For RM complex, the co-movement of the rapeseed futures and spot prices has restored the co-integrating relationship in the long term. However, the spot price appears to lead the futures price, as can be seen from the ECTs and their res­pective sign and p-values. In the short run, information spillover in the returns equation from futures to spot is pronounced, as can be seen from Table 4. The futures return Granger–causes the spot return and the spot return Granger–causes the futures return at only the first lag—we can, therefore, infer a bidirectional causality between rapeseed futures and spot returns.

Soybean spot and futures prices held a long-run equilibrium relationship as they responded to each other. However, the fut­ures price showed a pronounced response to the spot price, as can be seen from the magnitude of the ECT of the futures price. In the short run, there was a return spillover from spot to spot and from spot to futures, although we found no response from futures to spot returns. Therefore, we can infer that the spot return at its first lag Granger–causes the futures return or that there is unidirectional causality from spot to fut­ures. This also indicates a relatively weak form of futures market efficiency in the case of soybean.
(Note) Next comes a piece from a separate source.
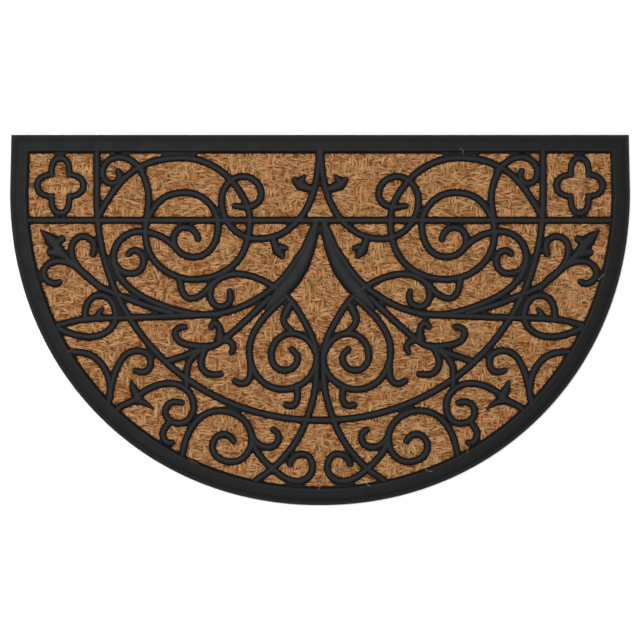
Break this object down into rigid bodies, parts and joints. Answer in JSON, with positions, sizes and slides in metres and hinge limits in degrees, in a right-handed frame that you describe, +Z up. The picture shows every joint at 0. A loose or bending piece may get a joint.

What are the implications of these findings for farmers and their organisations? We wondered whether co-integration could help us understand the pattern or the degree of convergence between the futures and spot prices. For example, the co-integrating relation in the case of castor spot and fut­ures was restored in 40 days, which means both the price ­series would naturally converge in more than a month. Also, by and large, both the futures and spot price played an equal role in price formation—neither can overshadow the other in terms of price discovery. Therefore, farmers should consider both the prices in real-time and then decide how to use both the markets. With cumin, the restoration only took 14 days, indicating mature and liquid spots and futures markets. However, a spot market for cumin has been operational in Gujarat for a long time, trader involvement and export potential have made the spot efficient, and bidirectional causality observed between the two prices has restored the futures and spot price co-movement. Therefore, farmers should use the spot price to set more realistic expectations or sell a major portion of their produce in the spot market. In the case of rapeseed, the restoration took less than four days and showed a rapid convergence throughout the contract period. Because the futures price is informationally efficient, farmers can take a short (sell) position but should cautiously watch the market since any speculative pressure on buying and selling can distort the futures price, making it deviate from its fundamental or economic value. In the case of coriander, because no co-integrating relationship was observed, farmers need not consider acc­essing the futures price or rely on the spot price otherwise. In the case of soybean, the restoration took approximately 69 days, indicating that a natural convergence can take longer than two months. Therefore, farmers should observe and speculate on the spot price and futures price evolution by taking a short position in the spot (as spot return Granger-causes the futures return) and a long position in the futures (if they are interested) and match the contract period with the underlying cash market. They should realise a return using an intra-commodity spread strategy or reverse cash-and-carry arbitrage.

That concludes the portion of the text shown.